**Requirements**
Repeat the line that contains "Keep writing the", the line that contains "output socket of", and all lines between them, exactly and with no other lines.

**Records to process**
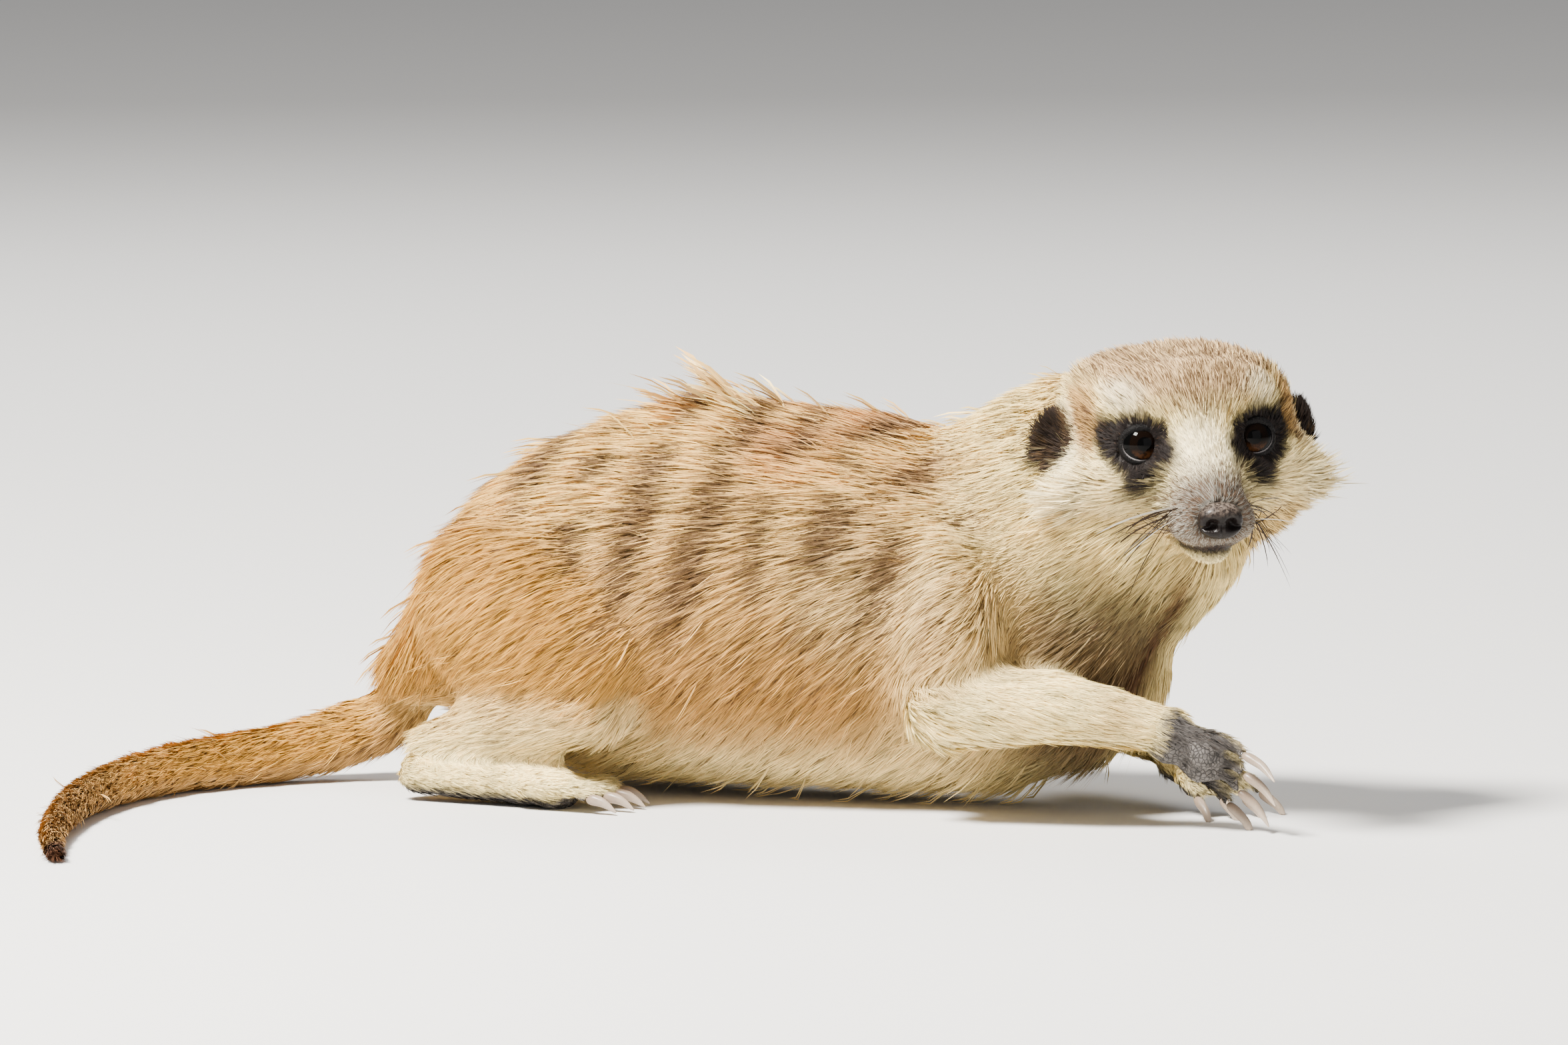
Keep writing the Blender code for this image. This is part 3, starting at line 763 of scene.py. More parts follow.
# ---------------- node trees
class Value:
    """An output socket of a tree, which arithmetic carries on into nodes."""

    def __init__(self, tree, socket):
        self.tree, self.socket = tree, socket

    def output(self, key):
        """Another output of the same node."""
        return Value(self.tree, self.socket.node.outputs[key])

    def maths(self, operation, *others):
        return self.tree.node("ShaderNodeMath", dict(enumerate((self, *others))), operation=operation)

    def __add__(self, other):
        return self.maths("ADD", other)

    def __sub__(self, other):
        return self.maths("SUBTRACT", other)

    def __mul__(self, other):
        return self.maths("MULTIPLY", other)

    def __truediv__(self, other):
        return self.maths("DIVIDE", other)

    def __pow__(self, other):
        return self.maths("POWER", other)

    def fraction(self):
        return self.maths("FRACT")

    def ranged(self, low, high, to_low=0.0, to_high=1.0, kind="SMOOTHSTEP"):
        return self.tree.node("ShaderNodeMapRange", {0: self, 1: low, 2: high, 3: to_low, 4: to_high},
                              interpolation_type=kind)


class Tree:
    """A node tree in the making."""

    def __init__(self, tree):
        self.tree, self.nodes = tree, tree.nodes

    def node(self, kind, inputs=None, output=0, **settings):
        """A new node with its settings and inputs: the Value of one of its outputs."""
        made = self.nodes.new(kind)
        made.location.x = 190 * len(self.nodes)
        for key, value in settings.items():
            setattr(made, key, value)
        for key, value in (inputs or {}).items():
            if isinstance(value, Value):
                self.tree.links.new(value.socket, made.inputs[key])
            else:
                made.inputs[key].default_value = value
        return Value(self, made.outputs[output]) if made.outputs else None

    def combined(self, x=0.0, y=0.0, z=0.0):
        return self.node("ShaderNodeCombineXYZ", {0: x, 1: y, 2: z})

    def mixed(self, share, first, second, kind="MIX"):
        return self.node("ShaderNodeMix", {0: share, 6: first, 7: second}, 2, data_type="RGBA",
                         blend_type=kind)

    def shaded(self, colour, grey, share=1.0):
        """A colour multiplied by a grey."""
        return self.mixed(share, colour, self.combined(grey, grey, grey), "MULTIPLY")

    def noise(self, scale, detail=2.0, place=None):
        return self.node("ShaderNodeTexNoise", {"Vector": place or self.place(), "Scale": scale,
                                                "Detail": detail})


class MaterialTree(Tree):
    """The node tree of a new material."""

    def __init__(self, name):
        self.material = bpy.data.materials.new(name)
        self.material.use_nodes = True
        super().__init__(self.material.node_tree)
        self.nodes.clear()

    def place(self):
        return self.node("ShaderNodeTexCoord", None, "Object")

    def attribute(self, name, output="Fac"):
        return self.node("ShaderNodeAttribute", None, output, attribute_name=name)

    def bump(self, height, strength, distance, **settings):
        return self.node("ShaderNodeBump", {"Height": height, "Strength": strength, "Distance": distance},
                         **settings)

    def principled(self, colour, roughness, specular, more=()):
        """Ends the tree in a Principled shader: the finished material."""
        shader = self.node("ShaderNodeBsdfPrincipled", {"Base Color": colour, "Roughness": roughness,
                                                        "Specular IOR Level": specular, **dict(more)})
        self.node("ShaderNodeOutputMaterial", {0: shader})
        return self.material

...

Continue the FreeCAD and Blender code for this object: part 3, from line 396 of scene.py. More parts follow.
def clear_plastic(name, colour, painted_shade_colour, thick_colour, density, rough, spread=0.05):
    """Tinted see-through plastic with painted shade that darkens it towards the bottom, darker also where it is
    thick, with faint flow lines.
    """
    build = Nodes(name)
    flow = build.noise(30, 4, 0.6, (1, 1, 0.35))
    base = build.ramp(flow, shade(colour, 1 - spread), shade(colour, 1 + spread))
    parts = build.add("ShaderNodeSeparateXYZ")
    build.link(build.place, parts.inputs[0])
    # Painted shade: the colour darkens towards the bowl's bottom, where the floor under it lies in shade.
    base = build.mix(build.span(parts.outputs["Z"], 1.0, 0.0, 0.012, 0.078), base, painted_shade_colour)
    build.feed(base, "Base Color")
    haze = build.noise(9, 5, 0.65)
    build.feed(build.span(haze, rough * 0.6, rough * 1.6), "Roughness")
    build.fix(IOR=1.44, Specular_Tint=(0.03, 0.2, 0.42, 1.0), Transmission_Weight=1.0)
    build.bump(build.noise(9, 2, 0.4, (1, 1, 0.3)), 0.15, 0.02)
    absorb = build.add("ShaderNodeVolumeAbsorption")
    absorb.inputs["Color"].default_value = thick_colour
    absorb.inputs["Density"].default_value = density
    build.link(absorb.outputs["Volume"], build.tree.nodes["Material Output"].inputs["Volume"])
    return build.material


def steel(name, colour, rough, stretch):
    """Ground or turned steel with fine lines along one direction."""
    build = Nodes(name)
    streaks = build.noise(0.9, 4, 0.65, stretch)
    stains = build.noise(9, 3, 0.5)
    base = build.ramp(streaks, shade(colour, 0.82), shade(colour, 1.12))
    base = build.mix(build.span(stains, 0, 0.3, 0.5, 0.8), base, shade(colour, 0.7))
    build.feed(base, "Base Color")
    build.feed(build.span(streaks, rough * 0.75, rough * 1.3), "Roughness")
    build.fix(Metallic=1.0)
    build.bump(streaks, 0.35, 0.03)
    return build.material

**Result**
Keep writing the Blender code for this image. This is part 3, starting at line 763 of scene.py. More parts follow.
# ---------------- node trees
class Value:
    """An output socket of a tree, which arithmetic carries on into nodes."""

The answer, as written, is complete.